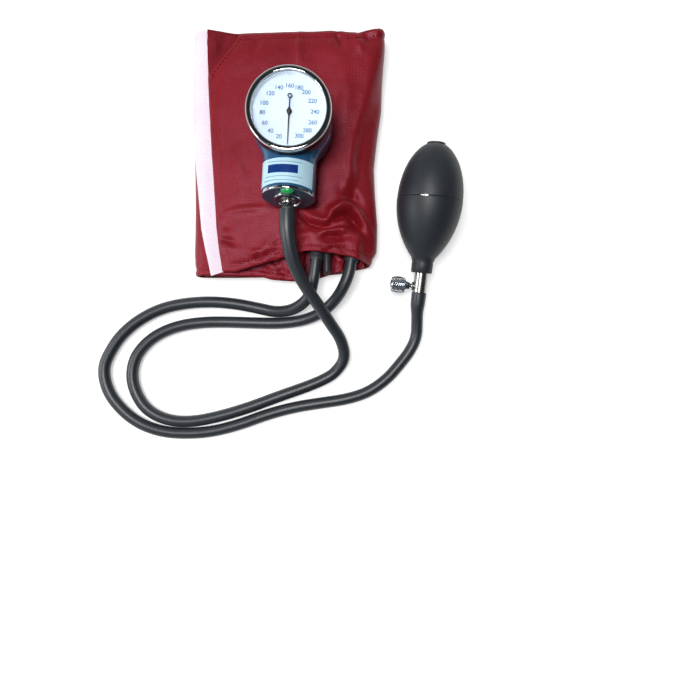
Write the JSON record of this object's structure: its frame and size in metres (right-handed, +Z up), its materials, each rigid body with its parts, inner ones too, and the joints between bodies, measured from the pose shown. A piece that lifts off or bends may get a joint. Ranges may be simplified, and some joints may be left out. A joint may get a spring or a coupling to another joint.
{
  "type": "aneroid sphygmomanometer",
  "caption": "Hand-inflated blood pressure set: folded arm cuff with bladder, dial gauge on a clip, squeeze bulb with release valve, and two rubber hoses.",
  "frame": {"origin": "on the supporting surface, under the middle of the set's outline without its two hoses", "axes": "+Z up, +Y towards the dial's twelve o'clock side, +X towards the bulb"},
  "size_m": [0.2305, 0.2546, 0.0561],
  "materials": {
    "nylon": "coated nylon, satin",
    "nylon_inside": "nylon, matt",
    "loop_tape": "brushed loops",
    "hook_tape": "hooks",
    "bladder_rubber": "satin",
    "blue_paint": "gloss blue enamel",
    "chrome": "polished",
    "crystal": "clear",
    "dial_white": "matt white",
    "pointer_black": "matt black",
    "brass": "turned",
    "steel": "bright",
    "bronze": "formed sheet",
    "label_film": "printed film",
    "seal_green": "gloss",
    "hose_rubber": "satin",
    "bulb_rubber": "satin",
    "o_ring_rubber": "satin",
    "spacer_white": "matt"
  },
  "bodies": {
    "set": {"cuff_outer_panel": "nylon", "cuff_inner_panel": "nylon_inside", "loop_tape": "loop_tape", "hook_tape": "hook_tape", "bladder": "bladder_rubber", "gauge_case": "blue_paint", "neck_cap": "chrome", "nipple_nut": "chrome", "hose_nipple": "chrome", "seal_dot": "seal_green", "neck_label": "label_film", "bezel": "chrome", "crystal": "crystal", "dial_spacer": "spacer_white", "dial": "dial_white", "back_clip": "steel", "clip_screws": "steel", "movement_posts": "brass", "movement_rear_plate": "brass", "plate_pillars": "brass", "movement_front_plate": "brass", "pillar_screws": "steel", "hairspring_stud": "brass", "capsule_base": "brass", "air_pipe": "brass", "bulb": "bulb_rubber", "inlet_valve_body": "chrome", "inlet_filter": "steel", "valve_body": "chrome", "valve_hose_tail": "chrome", "gauge_hose": "hose_rubber", "bulb_hose": "hose_rubber"},
    "pointer_and_pinion": {"pointer": "pointer_black", "pinion_arbor": "steel", "hairspring_collet": "brass", "hairspring": "bronze"},
    "sector": {"sector_gear": "brass"},
    "rocker": {"rocking_shaft": "steel"},
    "capsule_top": {"pressure_capsule": "bronze", "capsule_pin": "brass"},
    "release_seal": {"release_o_ring": "o_ring_rubber"},
    "release_screw": {"release_screw": "chrome"},
    "inlet_ball": {"inlet_ball": "steel"},
    "outlet_ball": {"outlet_ball": "steel"}
  },
  "joints": [
    {"name": "pointer_turn", "type": "hinge", "parent": "set", "child": "pointer_and_pinion", "pos_m": [-0.02, 0.0154, 0.0416], "axis": [0, 0, -1], "range_deg": [0, 336]},
    {"name": "sector_swing", "type": "hinge", "parent": "set", "child": "sector", "pos_m": [-0.00773, 0.02026, 0.0416], "axis": [0, 0, -1], "range_deg": [-33.6, 0], "stiffness_Nm_per_rad": 0.0001},
    {"name": "rocker_swing", "type": "hinge", "parent": "set", "child": "rocker", "pos_m": [-0.01979, 0.01949, 0.0354], "axis": [-0.9986, 0.0523, 0], "range_deg": [0, 20]},
    {"name": "capsule_rise", "type": "slide", "parent": "set", "child": "capsule_top", "axis": [0, 0, 1], "range_m": [0, 0.00143], "deforming": ["pressure_capsule"]},
    {"name": "release_travel", "type": "slide", "parent": "set", "child": "release_seal", "axis": [-0.9954, 0.0958, 0], "range_m": [0, 0.001]},
    {"name": "release_turn", "type": "hinge", "parent": "release_seal", "child": "release_screw", "pos_m": [0.04345, -0.07501, 0.01229], "axis": [-0.9954, 0.0958, 0], "range_deg": [0, 720]},
    {"name": "inlet_ball_lift", "type": "slide", "parent": "set", "child": "inlet_ball", "axis": [0.0947, 0.9831, 0.1564], "range_m": [0, 0.001]},
    {"name": "outlet_ball_lift", "type": "slide", "parent": "set", "child": "outlet_ball", "axis": [0.0947, 0.9831, 0.1564], "range_m": [0, 0.001]}
  ],
  "couplings": [
    {"joint": "pointer_turn", "follows": "sector_swing", "ratio": -10},
    {"joint": "rocker_swing", "follows": "sector_swing", "ratio": -0.59524},
    {"joint": "capsule_rise", "follows": "sector_swing", "m_per_rad": -0.0024384},
    {"joint": "release_turn", "follows": "release_travel", "rad_per_m": 12566}
  ]
}
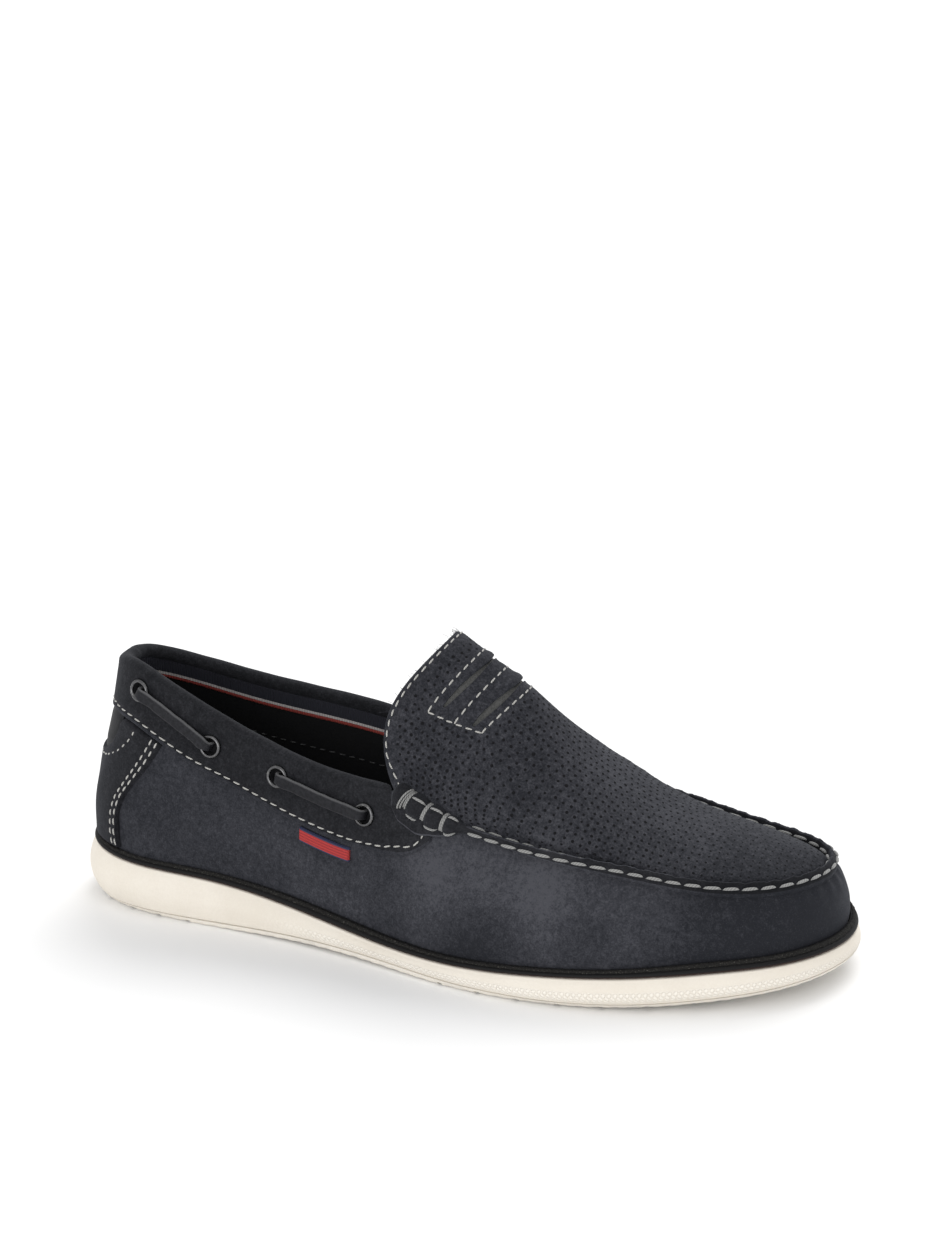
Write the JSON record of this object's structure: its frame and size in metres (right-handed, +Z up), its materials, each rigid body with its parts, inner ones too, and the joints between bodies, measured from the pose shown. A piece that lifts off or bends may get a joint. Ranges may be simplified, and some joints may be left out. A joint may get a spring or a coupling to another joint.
{
  "type": "slip-on shoe",
  "caption": "Deck-style slip-on moccasin for the right foot, with a perforated plug and tongue, a raised hand-sewn seam, a laced collar band and a wedge sole.",
  "frame": {"origin": "centre of the bounding box on the floor plane under the sole", "axes": "+X from heel to toe, +Y to the inner (medial) side, +Z up"},
  "size_m": [0.2985, 0.1069, 0.115],
  "materials": {
    "nubuck": "dark navy nubuck, matt and slightly mottled",
    "smooth_leather": "smooth dark leather, low sheen",
    "lining": "black textile lining",
    "cream_sole": "cream foamed rubber, matt",
    "grey_tread": "pale grey rubber, matt",
    "black_rubber": "black moulded rand, semi-matt",
    "gunmetal": "dark polished metal",
    "thong": "smooth leather thong with raw edges",
    "woven_tab": "plain woven ribbon"
  },
  "bodies": {
    "root": {"upper": "nubuck", "collar_band": "nubuck", "heel_counter": "nubuck", "back_patch": "smooth_leather", "welt": "black_rubber", "midsole": "cream_sole", "outsole": "grey_tread", "insole": "lining", "side_tab": "woven_tab", "slot_inlay_1": "smooth_leather", "slot_inlay_2": "smooth_leather", "eyelet_lateral_1": "gunmetal", "eyelet_lateral_2": "gunmetal", "eyelet_lateral_3": "gunmetal", "eyelet_lateral_4": "gunmetal", "eyelet_medial_1": "gunmetal", "eyelet_medial_2": "gunmetal", "eyelet_medial_3": "gunmetal", "eyelet_medial_4": "gunmetal", "thong_lateral_rear": "thong", "thong_lateral_front": "thong", "thong_medial_rear": "thong", "thong_medial_front": "thong"}
  },
  "joints": []
}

■ YOUR TASK ■
Extract the listing in its entirety and repeat it exactly.

■ OUTPUT FOR THIS TASK ■
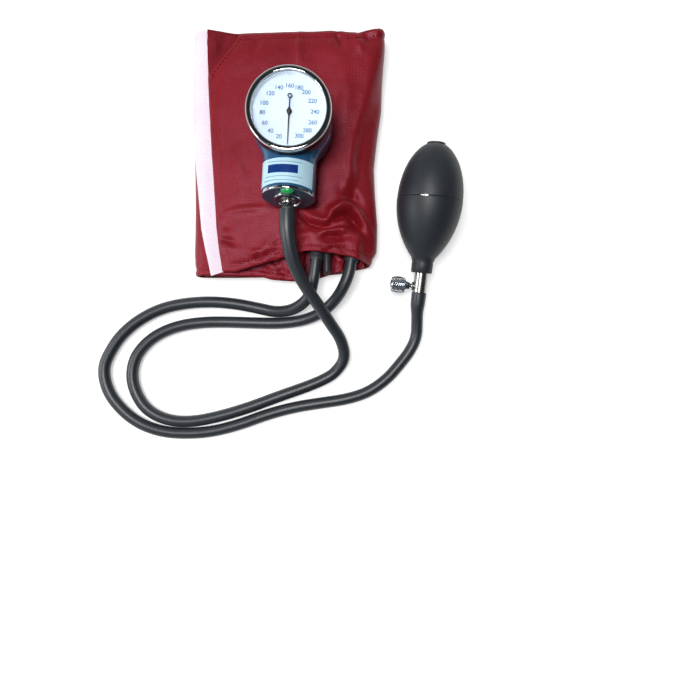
Write the JSON record of this object's structure: its frame and size in metres (right-handed, +Z up), its materials, each rigid body with its parts, inner ones too, and the joints between bodies, measured from the pose shown. A piece that lifts off or bends may get a joint. Ranges may be simplified, and some joints may be left out. A joint may get a spring or a coupling to another joint.
{
  "type": "aneroid sphygmomanometer",
  "caption": "Hand-inflated blood pressure set: folded arm cuff with bladder, dial gauge on a clip, squeeze bulb with release valve, and two rubber hoses.",
  "frame": {"origin": "on the supporting surface, under the middle of the set's outline without its two hoses", "axes": "+Z up, +Y towards the dial's twelve o'clock side, +X towards the bulb"},
  "size_m": [0.2305, 0.2546, 0.0561],
  "materials": {
    "nylon": "coated nylon, satin",
    "nylon_inside": "nylon, matt",
    "loop_tape": "brushed loops",
    "hook_tape": "hooks",
    "bladder_rubber": "satin",
    "blue_paint": "gloss blue enamel",
    "chrome": "polished",
    "crystal": "clear",
    "dial_white": "matt white",
    "pointer_black": "matt black",
    "brass": "turned",
    "steel": "bright",
    "bronze": "formed sheet",
    "label_film": "printed film",
    "seal_green": "gloss",
    "hose_rubber": "satin",
    "bulb_rubber": "satin",
    "o_ring_rubber": "satin",
    "spacer_white": "matt"
  },
  "bodies": {
    "set": {"cuff_outer_panel": "nylon", "cuff_inner_panel": "nylon_inside", "loop_tape": "loop_tape", "hook_tape": "hook_tape", "bladder": "bladder_rubber", "gauge_case": "blue_paint", "neck_cap": "chrome", "nipple_nut": "chrome", "hose_nipple": "chrome", "seal_dot": "seal_green", "neck_label": "label_film", "bezel": "chrome", "crystal": "crystal", "dial_spacer": "spacer_white", "dial": "dial_white", "back_clip": "steel", "clip_screws": "steel", "movement_posts": "brass", "movement_rear_plate": "brass", "plate_pillars": "brass", "movement_front_plate": "brass", "pillar_screws": "steel", "hairspring_stud": "brass", "capsule_base": "brass", "air_pipe": "brass", "bulb": "bulb_rubber", "inlet_valve_body": "chrome", "inlet_filter": "steel", "valve_body": "chrome", "valve_hose_tail": "chrome", "gauge_hose": "hose_rubber", "bulb_hose": "hose_rubber"},
    "pointer_and_pinion": {"pointer": "pointer_black", "pinion_arbor": "steel", "hairspring_collet": "brass", "hairspring": "bronze"},
    "sector": {"sector_gear": "brass"},
    "rocker": {"rocking_shaft": "steel"},
    "capsule_top": {"pressure_capsule": "bronze", "capsule_pin": "brass"},
    "release_seal": {"release_o_ring": "o_ring_rubber"},
    "release_screw": {"release_screw": "chrome"},
    "inlet_ball": {"inlet_ball": "steel"},
    "outlet_ball": {"outlet_ball": "steel"}
  },
  "joints": [
    {"name": "pointer_turn", "type": "hinge", "parent": "set", "child": "pointer_and_pinion", "pos_m": [-0.02, 0.0154, 0.0416], "axis": [0, 0, -1], "range_deg": [0, 336]},
    {"name": "sector_swing", "type": "hinge", "parent": "set", "child": "sector", "pos_m": [-0.00773, 0.02026, 0.0416], "axis": [0, 0, -1], "range_deg": [-33.6, 0], "stiffness_Nm_per_rad": 0.0001},
    {"name": "rocker_swing", "type": "hinge", "parent": "set", "child": "rocker", "pos_m": [-0.01979, 0.01949, 0.0354], "axis": [-0.9986, 0.0523, 0], "range_deg": [0, 20]},
    {"name": "capsule_rise", "type": "slide", "parent": "set", "child": "capsule_top", "axis": [0, 0, 1], "range_m": [0, 0.00143], "deforming": ["pressure_capsule"]},
    {"name": "release_travel", "type": "slide", "parent": "set", "child": "release_seal", "axis": [-0.9954, 0.0958, 0], "range_m": [0, 0.001]},
    {"name": "release_turn", "type": "hinge", "parent": "release_seal", "child": "release_screw", "pos_m": [0.04345, -0.07501, 0.01229], "axis": [-0.9954, 0.0958, 0], "range_deg": [0, 720]},
    {"name": "inlet_ball_lift", "type": "slide", "parent": "set", "child": "inlet_ball", "axis": [0.0947, 0.9831, 0.1564], "range_m": [0, 0.001]},
    {"name": "outlet_ball_lift", "type": "slide", "parent": "set", "child": "outlet_ball", "axis": [0.0947, 0.9831, 0.1564], "range_m": [0, 0.001]}
  ],
  "couplings": [
    {"joint": "pointer_turn", "follows": "sector_swing", "ratio": -10},
    {"joint": "rocker_swing", "follows": "sector_swing", "ratio": -0.59524},
    {"joint": "capsule_rise", "follows": "sector_swing", "m_per_rad": -0.0024384},
    {"joint": "release_turn", "follows": "release_travel", "rad_per_m": 12566}
  ]
}
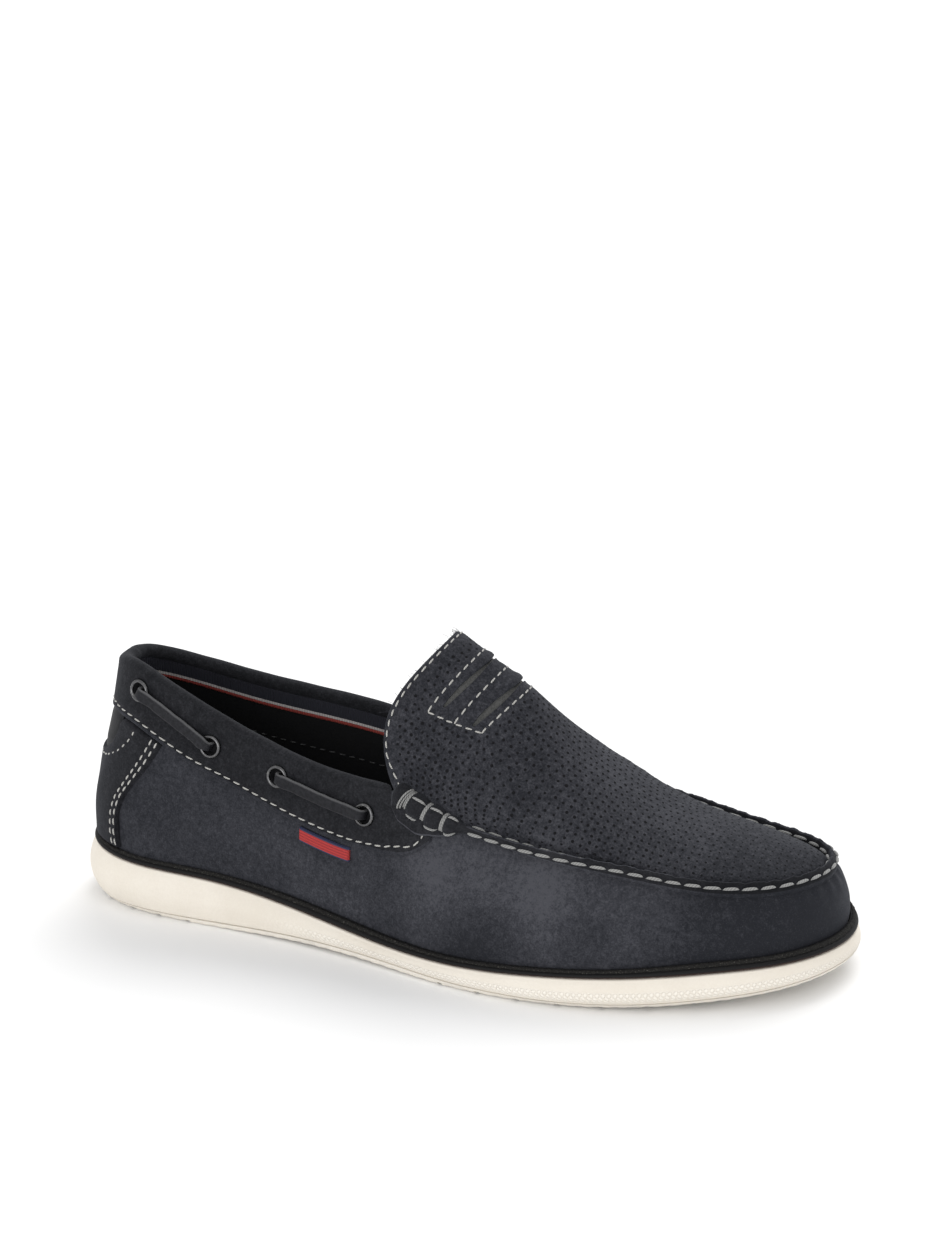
Write the JSON record of this object's structure: its frame and size in metres (right-handed, +Z up), its materials, each rigid body with its parts, inner ones too, and the joints between bodies, measured from the pose shown. A piece that lifts off or bends may get a joint. Ranges may be simplified, and some joints may be left out. A joint may get a spring or a coupling to another joint.
{
  "type": "slip-on shoe",
  "caption": "Deck-style slip-on moccasin for the right foot, with a perforated plug and tongue, a raised hand-sewn seam, a laced collar band and a wedge sole.",
  "frame": {"origin": "centre of the bounding box on the floor plane under the sole", "axes": "+X from heel to toe, +Y to the inner (medial) side, +Z up"},
  "size_m": [0.2985, 0.1069, 0.115],
  "materials": {
    "nubuck": "dark navy nubuck, matt and slightly mottled",
    "smooth_leather": "smooth dark leather, low sheen",
    "lining": "black textile lining",
    "cream_sole": "cream foamed rubber, matt",
    "grey_tread": "pale grey rubber, matt",
    "black_rubber": "black moulded rand, semi-matt",
    "gunmetal": "dark polished metal",
    "thong": "smooth leather thong with raw edges",
    "woven_tab": "plain woven ribbon"
  },
  "bodies": {
    "root": {"upper": "nubuck", "collar_band": "nubuck", "heel_counter": "nubuck", "back_patch": "smooth_leather", "welt": "black_rubber", "midsole": "cream_sole", "outsole": "grey_tread", "insole": "lining", "side_tab": "woven_tab", "slot_inlay_1": "smooth_leather", "slot_inlay_2": "smooth_leather", "eyelet_lateral_1": "gunmetal", "eyelet_lateral_2": "gunmetal", "eyelet_lateral_3": "gunmetal", "eyelet_lateral_4": "gunmetal", "eyelet_medial_1": "gunmetal", "eyelet_medial_2": "gunmetal", "eyelet_medial_3": "gunmetal", "eyelet_medial_4": "gunmetal", "thong_lateral_rear": "thong", "thong_lateral_front": "thong", "thong_medial_rear": "thong", "thong_medial_front": "thong"}
  },
  "joints": []
}